According to Philip, this is when college students raise funds and throw beach parties at the coast.
Meanwhile, he says, this is also when Nairobi-based divas and models take their dieting madness a notch higher, worried about gaining tens of kilos through feasting!
“Around this time, our children take us back to that special place the festivities held in our hearts, until we grew up and realised Santa was a commercial gimmick,” laughs Salim, adding that as one grows older, the lesser religious significance they attach to Christmas and turn it a break from social, political or economic woes troubling the nation.
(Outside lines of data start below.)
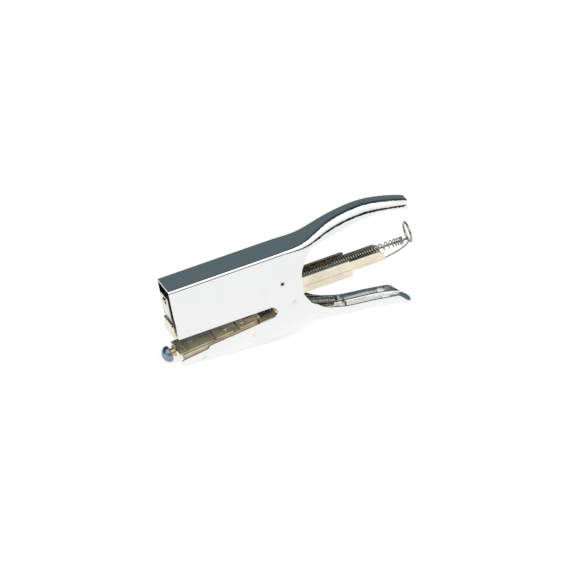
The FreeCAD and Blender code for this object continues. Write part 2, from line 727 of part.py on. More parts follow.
def knob_spring():
    start = on_arm(Part.Vertex(KNOB_SPRING[0] + 0.5, 0, KNOB_DEPTH)).Point
    end = on_arm(Part.Vertex(KNOB_SPRING[1] - 0.4, 0, KNOB_DEPTH)).Point
    return coil(start, end, 2.6, 0.45, 1.2)


def stand(shape, turn, shift):
    placed = shape.copy()
    placed.rotate(Vector(0, 0, 0), Vector(0, 1, 0), turn)
    placed.translate(shift)
    return placed


SUB_PARTS = {
    "casing": casing,
    "handle_pivot_pin": handle_pivot_pin,
    "magazine_pivot_pin": magazine_pivot_pin,
    "jaw_rivets": jaw_rivets,
    "anvil_arm": anvil_arm,
    "bed_plate": bed_plate,
    "cover_plate": cover_plate,
    "guide_plate": guide_plate,
    "plate_rivets": plate_rivets,
    "anvil_plate": anvil_plate,
    "anvil_rivet": anvil_rivet,
    "knob": knob,
    "knob_collar": knob_collar,
    "knob_rod": knob_rod,
    "knob_spring": knob_spring,
    "lower_handle": lower_handle,
    "drive_lever": drive_lever,
    "drive_tongue": drive_tongue,
    "lever_rivets": lever_rivets,
    "return_spring": return_spring,
    "magazine_channel": magazine_channel,
    "magazine_core": magazine_core,
    "core_rivets": core_rivets,
    "magazine_front_plate": magazine_front_plate,
    "staple_strip": staple_strip,
    "driver_blade": driver_blade,
    "follower": follower,
    "pusher_rod": pusher_rod,
    "latch_wire": latch_wire,
    "stop_washer": stop_washer,
    "pusher_spring": pusher_spring,
}


def main():
    os.makedirs("parts", exist_ok=True)
    turn = math.degrees(math.atan2(HANDLE_REST[1] - JAW_REST[1], HANDLE_REST[0] - JAW_REST[0]))
    shapes = {name: make() for name, make in SUB_PARTS.items()}
    tipped = {name: stand(shape, turn, Vector(0, 0, 0)) for name, shape in shapes.items()}
    box = Part.Compound(list(tipped.values())).optimalBoundingBox(False, False)
    shift = Vector(-box.Center.x, -box.Center.y, -box.ZMin)
    for name, shape in shapes.items():
        placed = stand(shape, turn, shift)
        placed.exportStep("parts/" + name + ".step")
    print("turn about +Y, degrees:", round(turn, 5))
    print("shift, mm:", [round(value, 5) for value in shift])
    print("size, mm:", round(box.XLength, 2), round(box.YLength, 2), round(box.ZLength, 2))


main()
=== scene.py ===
import json
import math

import bmesh
import bpy
from bpy.props import FloatProperty, FloatVectorProperty, IntProperty, PointerProperty
from mathutils import Matrix, Vector


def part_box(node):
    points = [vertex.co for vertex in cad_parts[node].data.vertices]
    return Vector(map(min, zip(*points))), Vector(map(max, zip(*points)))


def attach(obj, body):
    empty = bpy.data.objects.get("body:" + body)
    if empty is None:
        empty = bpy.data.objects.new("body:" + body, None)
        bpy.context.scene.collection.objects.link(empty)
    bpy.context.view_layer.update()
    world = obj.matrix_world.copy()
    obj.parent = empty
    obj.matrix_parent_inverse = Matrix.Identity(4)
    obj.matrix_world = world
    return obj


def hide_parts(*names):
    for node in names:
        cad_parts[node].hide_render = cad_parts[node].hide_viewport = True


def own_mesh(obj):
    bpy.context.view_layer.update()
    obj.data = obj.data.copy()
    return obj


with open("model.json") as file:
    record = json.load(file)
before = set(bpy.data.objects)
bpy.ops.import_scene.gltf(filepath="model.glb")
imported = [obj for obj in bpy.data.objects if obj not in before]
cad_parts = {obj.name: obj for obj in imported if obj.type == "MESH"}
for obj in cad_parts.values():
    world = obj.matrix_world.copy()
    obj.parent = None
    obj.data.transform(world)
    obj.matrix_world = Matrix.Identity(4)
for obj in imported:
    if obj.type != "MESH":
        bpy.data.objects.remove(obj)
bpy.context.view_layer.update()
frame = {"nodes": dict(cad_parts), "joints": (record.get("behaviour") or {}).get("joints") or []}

bl_info = {
    "name": "Plier Stapler",
    "version": (1, 0, 0),
    "blender": (4, 5, 0),
    "location": "View3D > Sidebar > Stapler",
    "description": "Springs, wires, staples and metal finishes of a plier stapler",
    "category": "Add Mesh",
}

MM = 0.001
JOINTS = {joint["name"]: joint for joint in frame["joints"]}
ALONG = Vector(JOINTS["pusher_pull"]["axis"]).normalized()
UP = -Vector(JOINTS["driver_slide"]["axis"]).normalized()
ACROSS = UP.cross(ALONG)
PIVOT = Vector(JOINTS["handle_swing"]["pos_m"])
PIVOT_X = 78.0
PIVOT_Z = -36.6
JAW_FORWARD = Vector(JOINTS["clinch_select"]["axis"]).normalized()

# Places along the tool, in millimetres from the nose, the middle and the casing's top.
ROD_HEIGHT = -26.5
FOLLOWER_BACK = 62.6
CLOSE_END = 138.0
STOP_FRONT = 156.7
LUG = (72.6, -41.2)
TAB = (112.6, -54.1)
RETURN_COIL = (4.6, 34.6)
RETURN_TURNS = 31
KNOB_TURNS = 6
KNOB_SPRING_LENGTH = 7.3
CLOSE_PITCH = 1.6
LOOSE_TURNS = [(1, 1.9), (1, 2.8), (1, 3.9), (1, 3.2), (1, 2.3)]
ENDING_TURNS = 3
STRIP = (0.1, 52.0)
VIEW_TARGET = (74.3, -11.2, -22.4)
CORE_TOP = -25.6
LATCH_ROUTE = [
    (161.6, -28.6),
    (160.6, -30.3),
    (155.0, -32.4),
    (149.0, -33.7),
    (143.4, -34.6),
    (139.4, -34.9),
    (137.7, -34.5),
    (137.3, -33.2),
]

SHELL_NODES = ["casing", "lower_handle"]
PIN_NODES = ["handle_pivot_pin", "magazine_pivot_pin", "jaw_rivets", "lever_rivets"]
NICKEL_NODES = [
    "magazine_channel",
    "magazine_core",
    "magazine_front_plate",
    "drive_lever",
    "drive_tongue",
    "follower",
]
ARM_NODES = ["anvil_arm", "bed_plate", "cover_plate", "guide_plate", "anvil_plate"]
RIVET_NODES = ["plate_rivets", "anvil_rivet", "core_rivets"]
WIRE_NODES = ["pusher_rod", "stop_washer", "knob_rod"]


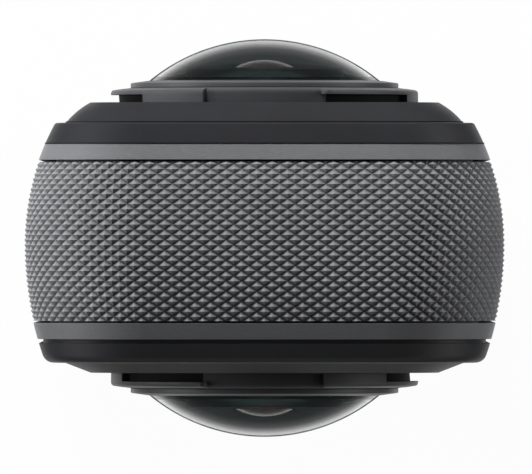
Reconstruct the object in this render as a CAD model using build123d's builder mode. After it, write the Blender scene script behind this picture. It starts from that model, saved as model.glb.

For Cecilia, it’s just a day like any other. Hear her: “I grew up, believing Christmas must be memorable. But with time, I have scaled down my expectations of the festivities. In fact, like most parents, I have developed a phobia for Christmas, especially because of my cash-strapped budget.”
Commercialisation of the special day
She, however, is quick to add that when you have children, it becomes even tougher to avoid the Christmas consumerism.
“Children put so much pressure on parents to treat them to a memorable Christmas. Failure to which, they gatecrash neighbours’ parties, making their parents feel ‘useless’ and look bad,” chuckles Cecilia.
“At every shopping mall, there is a gyrating mechanical Santa, grooving to Christmas carols to lure children into the shops and, in the process, clean out their yuppie mums and dads,” says Cecilia.
Many say that, without children who are overly excited about festivities, for most grownups, Christmas is just like any other extended public holiday weekend.
“It’s just another long holiday to catch up with friends, relatives or associates over roast goat meat and copious amounts of alcohol and moan about how badly the government is doing,” says Fred.